Adrian Cockcroft

@adrianco

Battery Ventures

Please, no More Minutes, Milliseconds, Monoliths… Or Monitoring Tools!
#Monitorama May 2014
  • Why at a Monitoring talk when I’m known as the Cloud guy?
  • 20 Years of free and open source tools for monitoring
  • “Virtual Adrian” rules
    • disk rule for all disks at once: look for slow and unbalanced usage
    • network rule” slow and unbalanced usage
  • No more monitoring tools
    • We have too many already
    • We need more analysis tools
  • Rule #1: Spend more time working on code that analyzes the meaning of metrics than the code that collects, moves, stores, and displays metrics.
  • What’s wrong with minutes?
    • Takes too long to see a problem
    • Something broke at 2m20s.
    • 40s of failure didn’t trigger (3m)
    • 1st high metrics seen at agent on instance
    • 1st high metric makes it to central server (3m30s)
    • 1 data collection isn’t enough, so it takes 3 data points (5m30s)
    • 5 minutes later, we take action that something is wrong.
  • Should be monitoring by the second
  • SaaS based products show what can be done
    • monitoring by the second
  • Netflix: Streaming metrics directly from front end services to a web browser
  • Rule #2: Metric to display latency needs to be less than human attention span (~10s)
  • What’s wrong with milliseconds?
    • Some JVM tools measure response times in ms
      • Network round trip within a datacenter is less than 1ms
      • SSD access latency is usually less than 1 ms
      • Cassandra response times can be less than 1ms
    • Rounding errors make 1ms insufficient to accurately measure and detect problems.
  • Rule #3: Validate that tour measurement system has enough accuracy and precision
  • Monolithic Monitoring Systems
    • Simple to build and install, but problematic
    • What is it goes down? gets deployed?
    • Should be a pool of analysis/display aggregators, a pool of distribution collection systems, all monitoring a large number of application. 
    • Scalability: 
      • problems scaling data collection, analysis, and reporting throughput
      • limitations on the number of metrics that can be monitored
  • In-Band, Out-of-band, or both?
    • In-band: can leave you blind during outage
    • SaaS: is out of band, but can also sometimes go down.
    • So the right answer is to have both: SaaS and internal. No one outage can take everything out.
  • Rule #4: Monitoring systems need to be more available and scalable than the systems being monitored.
  • Issues with Continouus Deliver and Microservices
    • High rate of change
      • Code pushes can cause floods of new instances and metrics
      • Short baseline for alert threshold analysis-everything looks unusual
    • Ephermeral configurations
      • short lifetimes make it hard to aggregate historical views
      • Hand tweaked monitoring tools take too much work to keep running
    • Microservices with complex calling patterns
      • end-to-end request flow measurements are very important
      • Request flow visualizations get very complicated
      • How many?
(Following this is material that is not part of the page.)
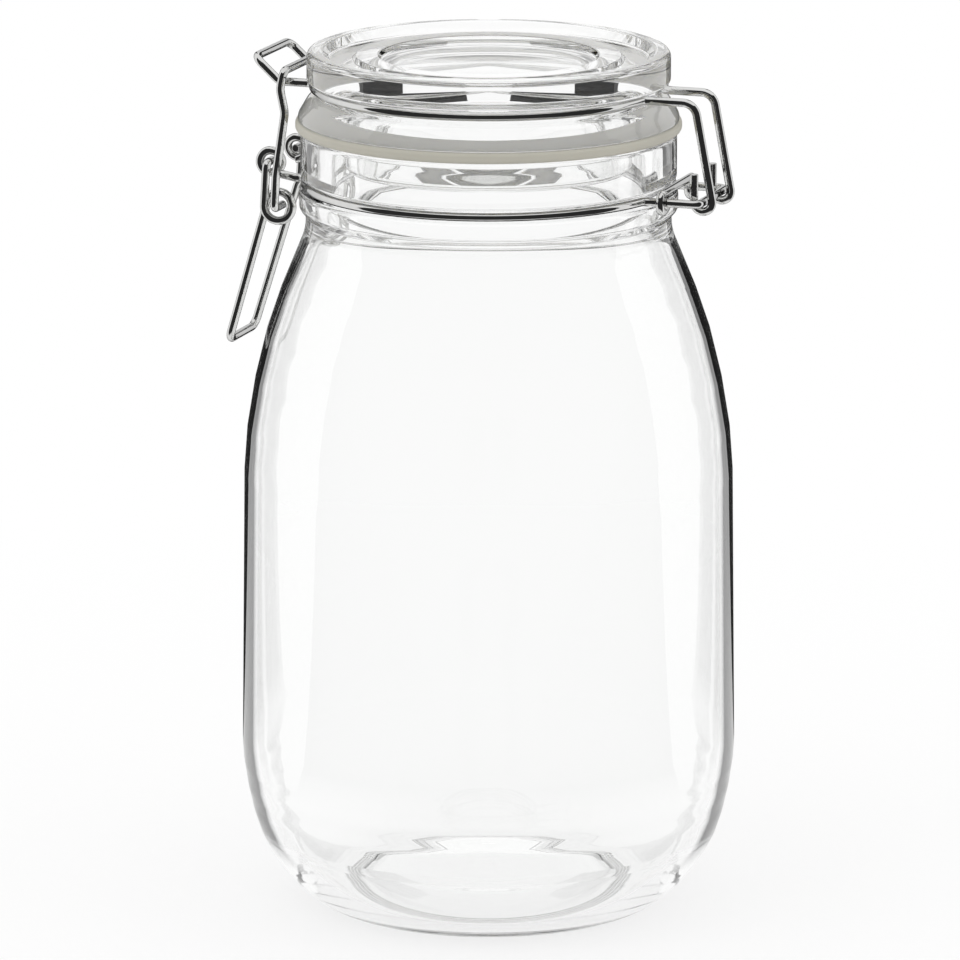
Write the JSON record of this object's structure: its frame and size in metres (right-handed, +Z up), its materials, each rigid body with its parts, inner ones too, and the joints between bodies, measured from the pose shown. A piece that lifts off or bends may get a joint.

Some companies go from zero to 450 in a year.
    • “Death Star” Architecture Diagrams
      • You have to spend time thinking about visualizations
      • You need hierarchy: ways to see micro services but also groups of services
  • Autoscaled ephermeral instances at Netflix (the old way)
    • Largest services use autoscaled red/block code pushes
    • average lifetime of an instance is 36 hours
    • Uses trailing load indicators
  • Scryer: Predictive Auto-scaling at Netflix
    • More morning load Sat/Sun high traffic
    • lower load on wednesday
    • 24 hours predicted traffic vs. ctually
    • Uses forward prediction to scale based on expected load. 
  • Monitoring Tools for Developers
    • Most monitoring tools are build to be used by operations people
      • Focus on individual systems rather than applications
      • Focus on utilization rather than throughput and response time.
      • Hard to integrate and extend
    • Developer oriented monitoring tools
      • Application Performance Measurement (APM) and Analysis
      • Business transactions, response time, JVM internal metrics
      • Logging business metrics directly
      • APIs for integration, data extraction, deep linking and embedding
        • deep linking: should be able to cut and paste link to show anyone exactly the data I’m seeing
        • embedding: to be able to put in wiki page or elsewhere.
  • Dynamic and Ephemeral Challenges
    • Datacenter Assets
      • Arrive infrequently, disappear infrequently
      • Stick around for three years or so before they get retired
      • Have unique IP and mac addresses
    • Cloud Assets
      • Arrive in bursts. A netflix code push creates over a hundred per minute
      • Stick around for a few hours before they get retired
      • Often reuse the IP and Mac address that was just vacated.
      • Use Netflix OSS Edda to record a full history of your configuration
  • Distributed Cloud Application Challenges
    • Cloud provider data stores don’t have the usual monitoring hooks: no way to install an agent on AWS mySQL.
    • Dependency on web services as well as code.
    • Cloud applications span zones and regions: monitoring tools also need to span and aggregate zones and regions. 
    • Monit
  • Links
    • http://techblog.netflix.com: Read about netflix tools and solutions to these problems
    • Adrian’s blog: http://perfcap.blogspots.com
    • Slideshare: http://slideshare.com/adriancockcroft
  • Q&A:
    • Post-commit, pre-deploy statistical tests. What do you test?
      • Error rate. Performance. Latency.
      • Using JMeter to drive.